Analysts, however, say the process has to be much faster if YU has to make a real impact as the subscribers of rivals Safaricom and Zain can already make or receive calls in neighbouring countries using their number and home tariffs.

Khosla says more than what rivals are doing, Essar wants to cut costs and pass on the benefits to the subscribers — something the Indian market saw a few years back. “The seamless networks will be strategic for our subscribers by reducing the call charges across borders,” Khosla says. This is the lesson the team has learnt from its Indian experience — the price game.

YU has close to 700,000 subscribers in Kenya, an insignificant number in a country that is the biggest economy in East Africa with a population of 38 million, but Essar expects to double that number before March 2010, ahead of initial forecasts. That’s because the mobile penetration rate, which is only around 30 per cent now, is forecast to touch 70 per cent in another three to four years.

The price game
That will happen through competition in a country where fixed market was a monopoly and mobile market a duopoly till as recently as 2007. Though the Indian market saw competition much before, the similarities are unmistakable. So a right pricing strategy has to be the key for Kenya’s fourth telecom operator. Sawhney’s team has been quick to implement the lessons it learnt in India. YU has snapped up a number of subscribers through a special low tariff for the first two minutes of a call. That’s the kind of pricing that will help YU to reach out to the rural markets, which will be the key battlefield going forward.

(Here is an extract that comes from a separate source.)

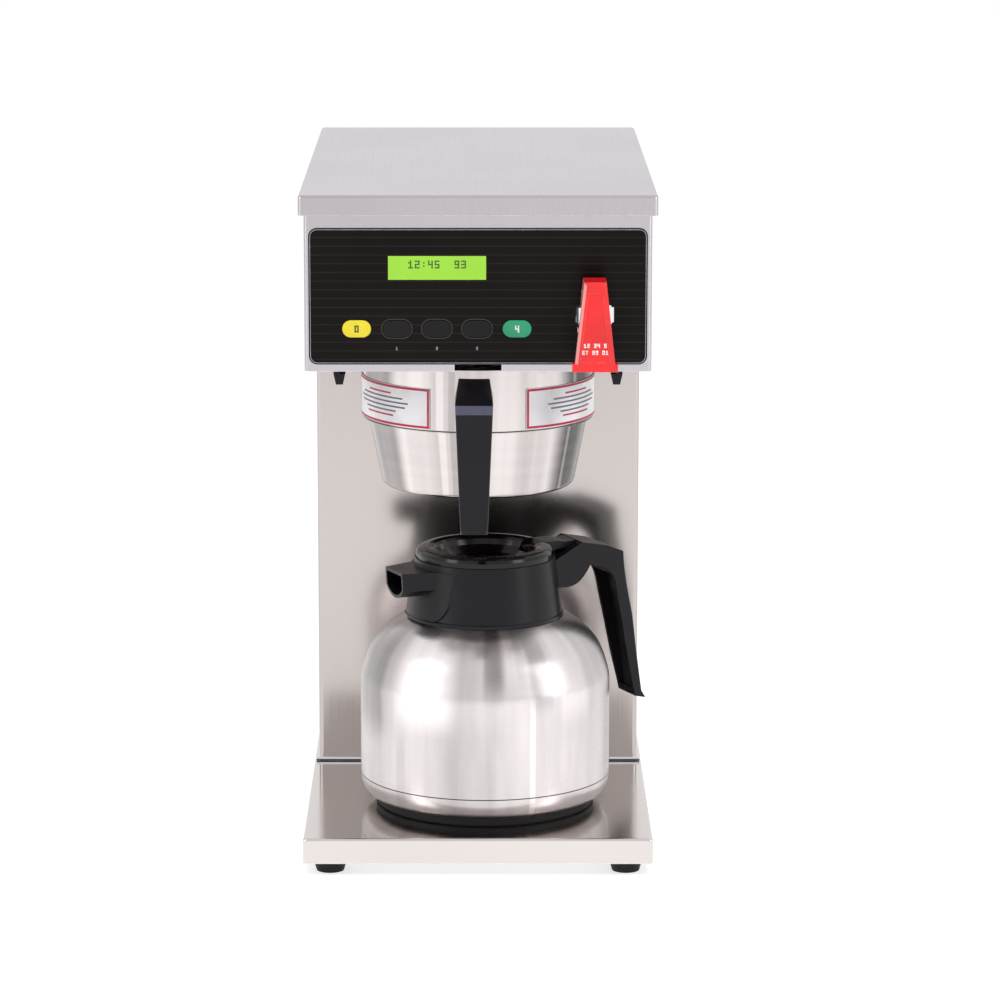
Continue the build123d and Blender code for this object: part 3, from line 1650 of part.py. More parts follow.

YU has also launched its prepaid mobile internet services at one of the lowest rates in the marketplace. The interesting feature of this offer is that there is no bundle required to access the rate and is seen as a cost-effective pay-as-you-go service that would make it appealing to most Kenyans.

Besides the cheaper call rates, the company launched free intra-network SMSes. This is a first in the country and could significantly drive up the uptake of its services. Besides the network expansion, the YU network has also recently unveiled a variety of value-added services which includes Dunda — a distinctive caller ring back tone service which allows one to pick up to 5 tones for different people — and Eneza, an electronic top-up service that is completely paper-less for loading airtime. The network also has a convenient, unbundled data service which allows YU subscribers to pay for their data downloads as per consumption at the most affordable rate in the country.

Khosla says the clear customer segmentation model lays ground for YU to challenge market leader Safaricom in the next two years.

Those are brave words, but many analysts say Essar is in for a long haul in a market where three of the four operators have a combined market share of just 20 per cent. Safaricom has an overwhelming leadership with 80 per cent market share, earning around 60 per cent of the telecom revenue in that country. Also, Essar’s expansion in other markets may be tough. For example, Uganda already has four mobile networks up and about and the jury is out on whether or not the market can sustain a fifth entrant.

“We are small but we are new,” says Sawhney. “As the latest entrant, YU doesn’t have a baggage and hence has a significant cost advantage in producing air minutes much cheaper than its competitors. As we consolidate, we will only get better.”

Africa is the final frontier for the world’s two emerging powers, China and India. While India has had strong business links for ages, China has muscled its way in during the last few years. Can Essar help the Indian flag fly high?